(begin)

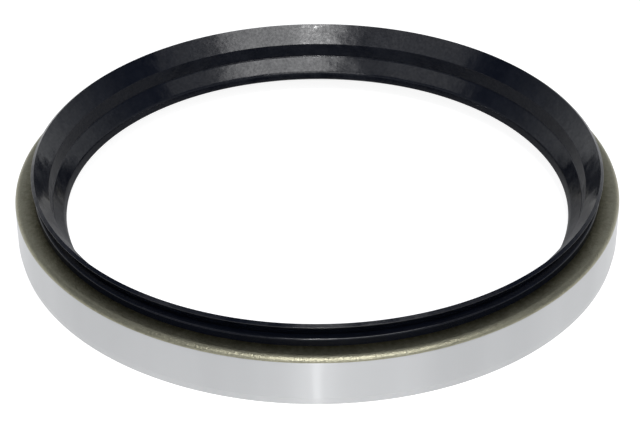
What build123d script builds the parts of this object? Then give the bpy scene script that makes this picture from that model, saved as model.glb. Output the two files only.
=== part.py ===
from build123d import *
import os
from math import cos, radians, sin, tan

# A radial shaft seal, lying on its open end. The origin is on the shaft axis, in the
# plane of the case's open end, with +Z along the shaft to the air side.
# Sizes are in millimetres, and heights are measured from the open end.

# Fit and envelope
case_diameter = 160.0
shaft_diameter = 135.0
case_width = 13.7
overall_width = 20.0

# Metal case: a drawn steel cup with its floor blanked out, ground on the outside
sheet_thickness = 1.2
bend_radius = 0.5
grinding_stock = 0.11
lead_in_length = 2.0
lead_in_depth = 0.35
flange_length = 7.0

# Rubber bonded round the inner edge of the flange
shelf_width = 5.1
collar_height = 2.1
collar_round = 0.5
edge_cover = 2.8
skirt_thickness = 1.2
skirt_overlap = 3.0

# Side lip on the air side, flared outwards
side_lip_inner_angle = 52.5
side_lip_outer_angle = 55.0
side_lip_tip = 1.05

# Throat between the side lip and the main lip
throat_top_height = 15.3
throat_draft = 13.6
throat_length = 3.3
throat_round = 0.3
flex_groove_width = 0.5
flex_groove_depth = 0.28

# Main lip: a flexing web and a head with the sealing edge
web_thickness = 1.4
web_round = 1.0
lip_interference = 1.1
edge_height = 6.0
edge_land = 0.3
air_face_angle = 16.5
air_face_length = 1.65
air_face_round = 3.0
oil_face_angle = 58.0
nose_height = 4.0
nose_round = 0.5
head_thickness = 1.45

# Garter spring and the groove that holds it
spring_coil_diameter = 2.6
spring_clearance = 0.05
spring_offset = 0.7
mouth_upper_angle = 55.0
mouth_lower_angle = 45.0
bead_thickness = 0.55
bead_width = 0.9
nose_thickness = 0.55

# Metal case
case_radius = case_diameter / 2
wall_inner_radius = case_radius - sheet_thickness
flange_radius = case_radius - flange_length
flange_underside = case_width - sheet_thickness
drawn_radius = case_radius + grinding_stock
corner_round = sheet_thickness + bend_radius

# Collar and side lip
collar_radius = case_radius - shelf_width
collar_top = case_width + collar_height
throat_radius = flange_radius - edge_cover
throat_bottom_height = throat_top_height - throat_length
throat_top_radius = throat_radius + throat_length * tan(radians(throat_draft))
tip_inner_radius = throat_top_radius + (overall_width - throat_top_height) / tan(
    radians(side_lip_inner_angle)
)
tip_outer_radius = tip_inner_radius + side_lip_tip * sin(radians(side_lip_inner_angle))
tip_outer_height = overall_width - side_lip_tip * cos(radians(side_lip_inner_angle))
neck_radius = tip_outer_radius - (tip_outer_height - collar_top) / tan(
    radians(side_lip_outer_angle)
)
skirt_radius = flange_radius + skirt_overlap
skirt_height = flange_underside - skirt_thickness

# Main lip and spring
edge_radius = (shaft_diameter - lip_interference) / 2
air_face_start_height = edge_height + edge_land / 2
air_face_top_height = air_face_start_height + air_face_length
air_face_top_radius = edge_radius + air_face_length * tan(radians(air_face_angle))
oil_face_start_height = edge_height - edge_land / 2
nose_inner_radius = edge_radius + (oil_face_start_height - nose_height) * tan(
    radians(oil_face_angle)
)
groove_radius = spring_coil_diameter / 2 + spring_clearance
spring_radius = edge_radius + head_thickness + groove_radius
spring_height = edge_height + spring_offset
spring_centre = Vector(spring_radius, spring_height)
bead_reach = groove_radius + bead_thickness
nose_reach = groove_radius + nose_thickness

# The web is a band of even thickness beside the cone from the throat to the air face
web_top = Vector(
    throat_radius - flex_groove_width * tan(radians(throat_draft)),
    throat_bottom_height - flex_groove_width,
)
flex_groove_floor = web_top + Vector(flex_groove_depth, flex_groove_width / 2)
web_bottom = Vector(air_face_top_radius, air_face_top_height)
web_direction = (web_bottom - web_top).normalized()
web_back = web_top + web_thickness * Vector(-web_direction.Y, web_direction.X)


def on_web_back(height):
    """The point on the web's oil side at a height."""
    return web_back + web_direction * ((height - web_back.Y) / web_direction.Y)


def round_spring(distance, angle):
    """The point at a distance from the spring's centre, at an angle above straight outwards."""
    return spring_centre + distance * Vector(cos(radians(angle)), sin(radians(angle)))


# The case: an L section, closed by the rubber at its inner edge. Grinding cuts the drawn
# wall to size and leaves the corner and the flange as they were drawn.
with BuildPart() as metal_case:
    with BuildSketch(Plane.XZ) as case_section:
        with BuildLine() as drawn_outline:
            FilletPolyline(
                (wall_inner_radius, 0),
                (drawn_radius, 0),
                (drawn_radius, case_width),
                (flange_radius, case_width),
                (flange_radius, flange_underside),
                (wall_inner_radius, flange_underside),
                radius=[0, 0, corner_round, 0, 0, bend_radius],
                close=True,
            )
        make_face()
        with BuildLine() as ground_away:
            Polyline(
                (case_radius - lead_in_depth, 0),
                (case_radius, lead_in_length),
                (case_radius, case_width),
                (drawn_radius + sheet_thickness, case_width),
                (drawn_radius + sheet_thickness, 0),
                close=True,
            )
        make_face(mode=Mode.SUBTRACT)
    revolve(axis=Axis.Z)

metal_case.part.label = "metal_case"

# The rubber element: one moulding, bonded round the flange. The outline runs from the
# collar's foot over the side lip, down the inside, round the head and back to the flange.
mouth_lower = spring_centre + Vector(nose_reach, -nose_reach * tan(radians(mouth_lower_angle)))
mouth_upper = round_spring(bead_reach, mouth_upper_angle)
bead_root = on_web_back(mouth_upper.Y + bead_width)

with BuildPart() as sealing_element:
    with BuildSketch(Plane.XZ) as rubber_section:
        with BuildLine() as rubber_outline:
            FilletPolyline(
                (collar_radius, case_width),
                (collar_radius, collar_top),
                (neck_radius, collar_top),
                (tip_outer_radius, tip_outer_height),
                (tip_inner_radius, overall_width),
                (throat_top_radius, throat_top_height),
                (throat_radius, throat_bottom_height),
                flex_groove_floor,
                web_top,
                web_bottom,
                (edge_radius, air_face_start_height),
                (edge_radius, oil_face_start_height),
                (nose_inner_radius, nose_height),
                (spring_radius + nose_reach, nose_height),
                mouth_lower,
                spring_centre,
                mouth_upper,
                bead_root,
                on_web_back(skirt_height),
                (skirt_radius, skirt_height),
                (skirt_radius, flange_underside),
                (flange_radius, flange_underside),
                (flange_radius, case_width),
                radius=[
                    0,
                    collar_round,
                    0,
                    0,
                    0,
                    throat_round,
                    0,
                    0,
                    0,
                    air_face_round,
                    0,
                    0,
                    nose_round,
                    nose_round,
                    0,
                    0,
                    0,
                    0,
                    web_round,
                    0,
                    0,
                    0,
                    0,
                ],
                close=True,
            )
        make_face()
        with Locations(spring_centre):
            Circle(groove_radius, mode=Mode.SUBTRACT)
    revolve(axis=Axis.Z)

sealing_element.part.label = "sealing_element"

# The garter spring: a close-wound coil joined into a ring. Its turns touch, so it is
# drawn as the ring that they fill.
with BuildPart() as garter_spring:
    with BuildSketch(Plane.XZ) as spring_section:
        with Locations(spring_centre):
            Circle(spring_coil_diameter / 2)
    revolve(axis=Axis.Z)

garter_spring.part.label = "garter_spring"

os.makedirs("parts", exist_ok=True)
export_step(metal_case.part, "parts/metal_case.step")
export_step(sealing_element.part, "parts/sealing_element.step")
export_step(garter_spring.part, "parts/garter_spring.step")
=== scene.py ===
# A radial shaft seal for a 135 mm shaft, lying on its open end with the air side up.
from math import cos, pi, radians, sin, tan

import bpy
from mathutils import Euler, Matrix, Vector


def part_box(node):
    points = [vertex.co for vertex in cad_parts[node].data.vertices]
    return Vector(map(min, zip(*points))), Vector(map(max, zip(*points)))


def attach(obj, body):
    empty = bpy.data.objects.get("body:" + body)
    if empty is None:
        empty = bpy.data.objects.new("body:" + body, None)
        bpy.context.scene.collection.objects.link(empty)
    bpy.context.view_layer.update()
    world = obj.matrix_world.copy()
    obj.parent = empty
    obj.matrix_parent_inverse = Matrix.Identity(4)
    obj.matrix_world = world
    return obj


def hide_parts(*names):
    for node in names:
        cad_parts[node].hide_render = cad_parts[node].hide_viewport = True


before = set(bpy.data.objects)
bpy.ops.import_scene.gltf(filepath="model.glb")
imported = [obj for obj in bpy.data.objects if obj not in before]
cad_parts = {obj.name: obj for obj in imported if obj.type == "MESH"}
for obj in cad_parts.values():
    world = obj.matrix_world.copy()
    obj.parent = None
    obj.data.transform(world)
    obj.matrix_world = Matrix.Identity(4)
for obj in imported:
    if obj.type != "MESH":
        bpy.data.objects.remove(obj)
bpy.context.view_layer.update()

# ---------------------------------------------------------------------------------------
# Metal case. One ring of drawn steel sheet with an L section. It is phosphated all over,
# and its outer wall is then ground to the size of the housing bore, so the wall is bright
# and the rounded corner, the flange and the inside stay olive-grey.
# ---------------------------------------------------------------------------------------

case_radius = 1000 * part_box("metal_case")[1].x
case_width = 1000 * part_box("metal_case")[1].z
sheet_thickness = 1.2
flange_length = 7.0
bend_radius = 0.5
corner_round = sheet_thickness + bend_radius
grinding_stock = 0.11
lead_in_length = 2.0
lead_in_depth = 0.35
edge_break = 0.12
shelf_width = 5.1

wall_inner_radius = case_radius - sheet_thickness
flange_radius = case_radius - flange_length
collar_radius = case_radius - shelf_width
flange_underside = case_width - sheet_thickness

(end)

Start with the line that contains "# The garter" and end with the line that contains "obj.parent = None"; give those lines again exactly, and no others.

# The garter spring: a close-wound coil joined into a ring. Its turns touch, so it is
# drawn as the ring that they fill.
with BuildPart() as garter_spring:
    with BuildSketch(Plane.XZ) as spring_section:
        with Locations(spring_centre):
            Circle(spring_coil_diameter / 2)
    revolve(axis=Axis.Z)

garter_spring.part.label = "garter_spring"

os.makedirs("parts", exist_ok=True)
export_step(metal_case.part, "parts/metal_case.step")
export_step(sealing_element.part, "parts/sealing_element.step")
export_step(garter_spring.part, "parts/garter_spring.step")
=== scene.py ===
# A radial shaft seal for a 135 mm shaft, lying on its open end with the air side up.
from math import cos, pi, radians, sin, tan

import bpy
from mathutils import Euler, Matrix, Vector


def part_box(node):
    points = [vertex.co for vertex in cad_parts[node].data.vertices]
    return Vector(map(min, zip(*points))), Vector(map(max, zip(*points)))


def attach(obj, body):
    empty = bpy.data.objects.get("body:" + body)
    if empty is None:
        empty = bpy.data.objects.new("body:" + body, None)
        bpy.context.scene.collection.objects.link(empty)
    bpy.context.view_layer.update()
    world = obj.matrix_world.copy()
    obj.parent = empty
    obj.matrix_parent_inverse = Matrix.Identity(4)
    obj.matrix_world = world
    return obj


def hide_parts(*names):
    for node in names:
        cad_parts[node].hide_render = cad_parts[node].hide_viewport = True


before = set(bpy.data.objects)
bpy.ops.import_scene.gltf(filepath="model.glb")
imported = [obj for obj in bpy.data.objects if obj not in before]
cad_parts = {obj.name: obj for obj in imported if obj.type == "MESH"}
for obj in cad_parts.values():
    world = obj.matrix_world.copy()
    obj.parent = None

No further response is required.